While many groups now operate anonymously for safety, several prominent organizations symbolize this struggle:

  • The Afghan Women’s Network (AWN): A long-standing umbrella organization that once coordinated over 120 women’s groups and NGOs inside Afghanistan. While its physical presence has been drastically reduced, it continues to advocate fiercely from abroad, serving as a powerful collective voice on the international stage.
  • Women for Afghan Women (WAW): Originally one of the largest grassroots organizations inside Afghanistan, running women’s shelters, protection centers, and family guidance centers. Forced to suspend most of its in-country operations after the Taliban’s takeover and the heartbreaking evacuation of its staff and clients, it continues its humanitarian and advocacy work from outside, supporting the vast network of evacuees and refugees.
  • The Afghan Institute of Learning (AIL): Founded by the inspirational Dr. Sakena Yacoobi, AIL has decades of experience operating in challenging environments. It continues its work in education and health, adapting its methods to the current reality to provide clandestine learning opportunities and healthcare for women and girls.
  • Human Rights Watch & Amnesty International (Afghanistan Teams): While international, their dedicated regional teams work hand-in-hand with local Afghan activists to investigate and amplify the atrocities, providing a crucial platform and layer of protection for those whose voices are being silenced inside the country.
  • Countless Unnamed Collectives: The true backbone of the resistance is the network of anonymous teachers running secret classrooms, the tech activists creating digital libraries, the community leaders distributing aid, and the mothers teaching their daughters in secret. Their names may never be known, but their courage is the engine of the movement.

Challenges: Operating Under a Gendered Apartheid

The challenges these organizations face are existential:

  • Extreme Personal Risk: Members face constant threat of harassment, surveillance, arbitrary detention, torture, and death for their work.
  • Funding Crises: With the change in government, much of the international donor funding that sustained the civil society sector has dried up or become incredibly difficult to channel into the country without jeopardizing recipients.
  • Digital Security: Communication is perilous. The Taliban monitor online activity, making coordination and documentation a high-stakes operation requiring sophisticated digital security protocols.
  • International Attention Fatigue: As the crisis drags on, there is a dangerous risk of the world becoming numb to the plight of Afghan women, making advocacy and fundraising increasingly difficult.

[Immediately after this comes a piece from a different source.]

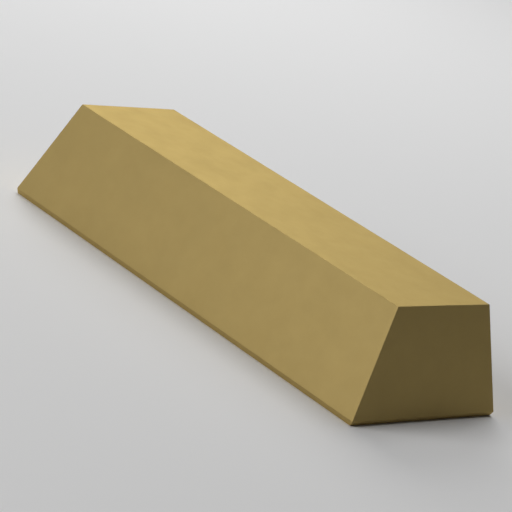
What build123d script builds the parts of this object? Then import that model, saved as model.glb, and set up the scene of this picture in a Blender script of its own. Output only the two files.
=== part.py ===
from build123d import *
import os

# A cast metal ingot: one solid bar, as it lies on its widest side.
# X runs along the bar, Y across it and Z up, and the origin is the middle of the underside.
# The outline is widest at the rim, where the mould's mouth was. Above the rim all four sides
# draw in by the mould's draft, up to the flat crown that the mould's floor made. Below it a
# low lip turns in to the flat underside, which is the face that was open when the metal set.

# Driving dimensions, in millimetres
rim_length = 215.6  # at the widest outline
rim_width = 81.8
crown_length = 198.0  # at the top face
crown_width = 53.0
height = 45.0  # underside to crown
lip_height = 2.1  # underside to rim
lip_inset_end = 0.9  # how far each end of the underside lies inside the rim
lip_inset_side = 0.4
edge_radius = 0.4  # on every edge
slab_overrun = 5.0  # how far each slab runs past the bar


def drafted_slab(plane, rim, crown, lip_inset, span):
    # The bar's outline as seen along one axis, extruded along that axis past the whole bar.
    foot = rim - 2 * lip_inset
    outline = Polyline(
        (-foot / 2, 0),
        (-rim / 2, lip_height),
        (-crown / 2, height),
        (crown / 2, height),
        (rim / 2, lip_height),
        (foot / 2, 0),
        close=True,
    )
    return extrude(plane * make_face(outline), span / 2 + slab_overrun, both=True)


# What the side view's slab and the end view's slab share has draft and a lip on all four sides.
side_slab = drafted_slab(Plane.XZ, rim_length, crown_length, lip_inset_end, rim_width)
end_slab = drafted_slab(Plane.YZ, rim_width, crown_width, lip_inset_side, rim_length)
sharp_ingot = side_slab & end_slab
ingot = fillet(sharp_ingot.edges(), edge_radius)

os.makedirs("parts", exist_ok=True)
export_step(ingot, "parts/ingot.step")
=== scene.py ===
import math
import bmesh
import bpy
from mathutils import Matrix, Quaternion, Vector


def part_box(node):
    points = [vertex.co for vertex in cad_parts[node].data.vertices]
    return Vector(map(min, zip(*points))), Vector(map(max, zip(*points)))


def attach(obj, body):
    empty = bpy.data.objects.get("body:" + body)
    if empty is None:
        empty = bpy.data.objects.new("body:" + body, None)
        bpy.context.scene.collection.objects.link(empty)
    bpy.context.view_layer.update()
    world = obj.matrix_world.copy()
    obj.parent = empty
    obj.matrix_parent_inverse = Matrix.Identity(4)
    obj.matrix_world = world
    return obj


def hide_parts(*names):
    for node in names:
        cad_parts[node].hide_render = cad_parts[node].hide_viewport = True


# A cast gold bar on a pale floor. Sizes are in metres, with X along the bar and Z up.
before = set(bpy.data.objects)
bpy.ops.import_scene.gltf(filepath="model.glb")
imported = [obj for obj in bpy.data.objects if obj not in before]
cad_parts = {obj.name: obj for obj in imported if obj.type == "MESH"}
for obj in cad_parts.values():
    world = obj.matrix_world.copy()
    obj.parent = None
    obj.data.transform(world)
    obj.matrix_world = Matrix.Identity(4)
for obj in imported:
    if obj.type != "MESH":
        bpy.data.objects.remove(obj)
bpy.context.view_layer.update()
barLow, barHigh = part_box("ingot")
scene = bpy.context.scene
scene.view_settings.view_transform = "Standard"
print("frame loaded, the bar measures", [round(side, 4) for side in barHigh - barLow])


class Value:  # a shader socket that takes arithmetic
    def __init__(self, finish, socket):
        self.finish = finish
        self.socket = socket

    def __add__(self, other):
        return self.finish.maths("ADD", self, other)

    def __radd__(self, other):
        return self.finish.maths("ADD", other, self)

    def __sub__(self, other):
        return self.finish.maths("SUBTRACT", self, other)

    def __rsub__(self, other):
        return self.finish.maths("SUBTRACT", other, self)

    def __mul__(self, other):
        return self.finish.maths("MULTIPLY", self, other)

    def __rmul__(self, other):
        return self.finish.maths("MULTIPLY", other, self)


class Finish:  # one material and its nodes
    def __init__(self, name):
        self.material = bpy.data.materials.new(name)
        self.material.use_nodes = True
        self.tree = self.material.node_tree
        self.tree.nodes.clear()

    def node(self, kind, settings, sockets, output=0):
        made = self.tree.nodes.new(kind)
        for name, setting in settings.items():
            setattr(made, name, setting)
        for name, value in sockets.items():
            if isinstance(value, Value):
                self.tree.links.new(value.socket, made.inputs[name])
            else:
                made.inputs[name].default_value = value
        return Value(self, made.outputs[output]) if made.outputs else None

    def maths(self, operation, first, second):
        return self.node("ShaderNodeMath", {"operation": operation}, {0: first, 1: second})

    def noise(self, place, size, detail=2, roughness=0.5):  # size is that of one patch
        look = {"Vector": place, "Scale": 1 / size, "Detail": detail, "Roughness": roughness}
        return self.node("ShaderNodeTexNoise", {}, look)

    def spread(self, source, low, high):  # 0 at low and 1 at high, and no further
        limits = {"Value": source, "From Min": low, "From Max": high}
        return self.node("ShaderNodeMapRange", {}, limits)

    def blend(self, mask, first, second):  # sockets 6 and 7 are the mix node's two colours
        colours = {0: mask, 6: first, 7: second}
        return self.node("ShaderNodeMix", {"data_type": "RGBA"}, colours, output=2)

    def surface(self, sockets):
        shader = self.node("ShaderNodeBsdfPrincipled", {}, sockets)
        self.node("ShaderNodeOutputMaterial", {}, {"Surface": shader})
        return self.material


# The bar: a grid over the widest outline, the lip under it and the drafted sides above it,
# then rounded edges, and then the faint swell and ripple that the mould leaves. Both go inward.
bar = {
    "crownLength": 0.198,
    "crownWidth": 0.053,
    "lipHeight": 0.0021,
    "lipInsetEnd": 0.0009,
    "lipInsetSide": 0.0004,
    "gridStep": 0.0012,
    "sharpFold": 8,  # degrees; an edge that folds by more is rounded
    "edgeRound": 0.00028,  # from a sharp edge to where its rounding starts
    "rimRound": 0.00016,  # the same on the rim and the foot
    "roundSteps": 3,
    "relief": {
        "swell": {"size": 0.016, "depth": 0.00006, "octaves": 0},
        "ripple": {"size": 0.004, "depth": 0.000008, "octaves": 2},
    },
}


def outlines(spec, low, high):  # height and half sizes of each level, from the underside up
    halfLength = high.x
    halfWidth = high.y
    insetLong = spec["lipInsetEnd"]
    insetWide = spec["lipInsetSide"]
    yield low.z, halfLength - insetLong, halfWidth - insetWide
    yield (low.z + spec["lipHeight"]) / 2, halfLength - insetLong / 2, halfWidth - insetWide / 2
    rise = high.z - spec["lipHeight"]
    rows = round(rise / spec["gridStep"])
    for row in range(rows + 1):
        up = row / rows
        along = halfLength + (spec["crownLength"] / 2 - halfLength) * up
        across = halfWidth + (spec["crownWidth"] / 2 - halfWidth) * up
        yield spec["lipHeight"] + rise * up, along, across


def barGrid(spec, low, high):
    levels = list(outlines(spec, low, high))
    along = round((high.x - low.x) / spec["gridStep"])
    across = round((high.y - low.y) / spec["gridStep"])
    top = len(levels) - 1
    grid = bmesh.new()
    points = {}
    for k, (height, halfLength, halfWidth) in enumerate(levels):
        for i in range(along + 1):
            for j in range(across + 1):
                if i in (0, along) or j in (0, across) or k in (0, top):
                    x = halfLength * (2 * i / along - 1)
                    y = halfWidth * (2 * j / across - 1)
                    points[i, j, k] = grid.verts.new((x, y, height))

    def patch(first, second, corner):  # quads over one side, with corner giving a point of it
        for a in range(first):
            for b in range(second):
                ring = [corner(a, b), corner(a + 1, b), corner(a + 1, b + 1), corner(a, b + 1)]
                grid.faces.new([points[place] for place in ring])

    patch(along, across, lambda a, b: (a, b, top))
    patch(across, along, lambda a, b: (b, a, 0))
    patch(along, top, lambda a, b: (a, 0, b))
    patch(top, along, lambda a, b: (b, across, a))
    patch(top, across, lambda a, b: (0, b, a))
    patch(across, top, lambda a, b: (along, a, b))
    return grid


def markEdges(grid, spec):  # 1 on the crown and the corners, and less on the rim and foot
    grid.normal_update()
    weight = grid.edges.layers.float.new("bevel_weight_edge")
    overRim = spec["lipHeight"] + spec["gridStep"] / 2
    for edge in grid.edges:
        if edge.calc_face_angle() > math.radians(spec["sharpFold"]):
            onRim = max(end.co.z for end in edge.verts) < overRim
            edge[weight] = spec["rimRound"] / spec["edgeRound"] if onRim else 1


def softNoise(name, wave):
    texture = bpy.data.textures.new(name, "CLOUDS")
    texture.noise_scale = wave["size"]
    texture.noise_depth = wave["octaves"]
    return texture


def castBar(spec, low, high, material):
    grid = barGrid(spec, low, high)
    markEdges(grid, spec)
    mesh = bpy.data.meshes.new("castBar")
    grid.to_mesh(mesh)
    grid.free()
    mesh.shade_smooth()
    mesh.materials.append(material)
    made = bpy.data.objects.new("castBar", mesh)
    scene.collection.objects.link(made)
    rounding = made.modifiers.new("rounding", "BEVEL")
    rounding.limit_method = "WEIGHT"
    rounding.width = spec["edgeRound"]
    rounding.segments = spec["roundSteps"]
    rounding.face_strength_mode = "FSTR_AFFECTED"
    for name, wave in spec["relief"].items():
        relief = made.modifiers.new(name, "DISPLACE")
        relief.texture = softNoise(name, wave)
        relief.strength = wave["depth"]
        relief.mid_level = 1  # so that the relief only goes inward
    flatFaces = made.modifiers.new("flatFaces", "WEIGHTED_NORMAL")
    flatFaces.use_face_influence = True  # so that the flats shade flat up to their rounded edges
    return made


# Cast gold: satin, with faint clouds in its colour and its sheen, and a fine grain.
gold = {
    "pale": (0.553, 0.423, 0.174, 1),
    "deep": (0.527, 0.403, 0.166, 1),
    "grazingTint": (1.0, 0.88, 0.60, 1),  # keeps the colour of light that only skims the metal
    "cloud": {"size": 0.011},
    "drift": {"size": 0.0385, "detail": 4},  # wide clouds under the small ones
    "cloudEnds": (0.3, 0.7),  # noise values of the deepest and the palest gold
    "cloudShare": 0.6,  # of the colour, and the drift has the rest
    "mottle": {"size": 0.007, "detail": 3, "roughness": 0.6},
    "mottleEnds": (0.25, 0.75),
    "grain": {"size": 0.0011, "detail": 3, "roughness": 0.6},
    "grainHeight": 0.000012,
    "roughness": 0.65,
    "sheenShares": (0.6, 0.25, 0.15),  # of the mottle, the drift and the grain
    "sheenSwing": 0.07,  # in roughness, between the most and the least satin patches
    "crownSwing": 0.08,  # added on the crown, which the mould's floor left cloudier
    "crownStart": 0.0438,  # heights between which that comes in
    "crownFull": 0.0448,
}


def castGold(spec):
    finish = Finish("castGold")
    place = finish.node("ShaderNodeTexCoord", {}, {}, output=3)  # the bar's own coordinates
    cloud = finish.spread(finish.noise(place, **spec["cloud"]), *spec["cloudEnds"])
    drift = finish.spread(finish.noise(place, **spec["drift"]), *spec["cloudEnds"])
    mottle = finish.spread(finish.noise(place, **spec["mottle"]), *spec["mottleEnds"])
    grain = finish.noise(place, **spec["grain"])
    relief = {"Height": grain, "Distance": spec["grainHeight"], "Strength": 1}
    bump = finish.node("ShaderNodeBump", {}, relief)
    share = spec["cloudShare"]
    colour = finish.blend(share * cloud + (1 - share) * drift, spec["deep"], spec["pale"])
    mottleShare, driftShare, grainShare = spec["sheenShares"]
    sheen = mottleShare * mottle + driftShare * drift + grainShare * grain
    height = finish.node("ShaderNodeSeparateXYZ", {}, {0: place}, output=2)
    crown = finish.spread(height, spec["crownStart"], spec["crownFull"])
    swing = spec["sheenSwing"] + spec["crownSwing"] * crown
    roughness = spec["roughness"] + swing * (sheen - 0.5)  # the sheen runs from 0 to 1
    return finish.surface({
        "Base Color": colour,
        "Metallic": 1,
        "Specular Tint": spec["grazingTint"],
        "Roughness": roughness,
        "Normal": bump,
    })


goldBar = castBar(bar, barLow, barHigh, castGold(gold))
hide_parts("ingot")
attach(goldBar, "root")
print("bar built,", len(goldBar.data.polygons), "grid faces")

# The floor, the lamps and the camera
studio = {
    "floorSize": 12,
    "floorColour": (0.9, 0.9, 0.9, 1),
    "floorRoughness": 0.9,
    "floorGloss": 0.2,
    "worldColour": (0.03, 0.03, 0.03, 1),
    "lampAim": (0, 0, 0.02),
    "camera": (0.6316, -0.6934, 0.3137),
    "cameraAim": (-0.0039, 0.0029, 0.018),
    "roll": 18.03,  # degrees, with the bar's near end turned down
    "lens": 169.1,  # millimetres, and so is the sensor's width
    "sensor": 36,
}

# Round is in degrees from the front, anticlockwise as seen from above; up is above the floor.
lamps = {
    "frontPanel": {"round": -15, "up": 30, "away": 1.8, "size": 1.0, "watts": 13.84},
    "leftPanel": {"round": -120, "up": 38, "away": 1.2, "size": 0.72, "watts": 4.2},
    "backPanel": {"round": -150, "up": 65, "away": 1.8, "size": 1.0, "watts": 9.9},
}


def layFloor(spec, height):
    finish = Finish("floorPaper")
    material = finish.surface({
        "Base Color": spec["floorColour"],
        "Roughness": spec["floorRoughness"],
        "Specular IOR Level": spec["floorGloss"],
    })
    half = spec["floorSize"] / 2
    corners = [(x * half, y * half, height) for x, y in ((-1, -1), (1, -1), (1, 1), (-1, 1))]
    mesh = bpy.data.meshes.new("floor")
    mesh.from_pydata(corners, [], [(0, 1, 2, 3)])
    mesh.materials.append(material)
    made = bpy.data.objects.new("floor", mesh)
    scene.collection.objects.link(made)


def hangLamp(name, spec, aim):
    light = bpy.data.lights.new(name, "AREA")
    light.shape = "DISK"
    light.size = spec["size"]
    light.energy = spec["watts"]
    turn = math.radians(spec["round"])
    lift = math.radians(spec["up"])
    level = math.cos(lift)
    outward = Vector((math.sin(turn) * level, -math.cos(turn) * level, math.sin(lift)))
    made = bpy.data.objects.new(name, light)
    made.location = Vector(aim) + spec["away"] * outward
    made.rotation_mode = "QUATERNION"
    made.rotation_quaternion = (-outward).to_track_quat("-Z", "Y")
    made.visible_camera = False  # a low view would otherwise have a lamp in it
    scene.collection.objects.link(made)


def fillWorld(spec):
    world = bpy.data.worlds.new("studio")
    world.use_nodes = True
    world.node_tree.nodes["Background"].inputs["Color"].default_value = spec["worldColour"]
    scene.world = world


def setCamera(spec):
    lens = bpy.data.cameras.new("camera")
    lens.lens = spec["lens"]
    lens.sensor_width = spec["sensor"]
    made = bpy.data.objects.new("camera", lens)
    made.location = spec["camera"]
    made.rotation_mode = "QUATERNION"
    facing = (Vector(spec["cameraAim"]) - made.location).to_track_quat("-Z", "Y")
    made.rotation_quaternion = facing @ Quaternion((0, 0, 1), math.radians(spec["roll"]))
    scene.collection.objects.link(made)
    scene.camera = made


layFloor(studio, barLow.z)
for lampName, lampSpec in lamps.items():
    hangLamp(lampName, lampSpec, studio["lampAim"])
fillWorld(studio)
setCamera(studio)
print("studio set,", len(lamps), "lamps")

How to Support: Solidarity in Action

Supporting these organizations requires thoughtful and sustained action:

  1. Donate Financially: Contribute to organizations like Women for Afghan Women, the Afghan Women’s Network, and others with proven track records and secure channels to get aid to those inside.
  2. Amplify Afghan Voices: Follow and share the reports and statements from Afghan women leaders and activists. Use your platform to ensure their messages are heard. Center their voices, not just your own commentary.
  3. Advocate to Your Governments: Pressure elected officials to make women’s rights a non-negotiable condition in any engagement with the Taliban. Advocate for humanitarian exemptions to sanctions and for streamlined, urgent visa pathways for at-risk defenders.
  4. Educate Yourself and Others: Stay informed about the evolving situation. Understand the term “gender apartheid” being used by many rights groups to describe the situation and advocate for its legal recognition.

Conclusion: The Guardians of the Future

The women’s rights organizations of Afghanistan are more than NGOs; they are the guardians of a future that has been forcibly put on hold. They are keeping the light of knowledge burning in dark rooms, documenting crimes for a day of justice, and handing out bread to keep hope alive. Their work is a defiant declaration that Afghan women will not be erased. They are fighting not just for the right to learn or work, but for the fundamental right to exist as full human beings. Supporting them is not an act of charity but a moral imperative—an investment in the inevitable day when Afghanistan’s women can once again openly shape their own destiny.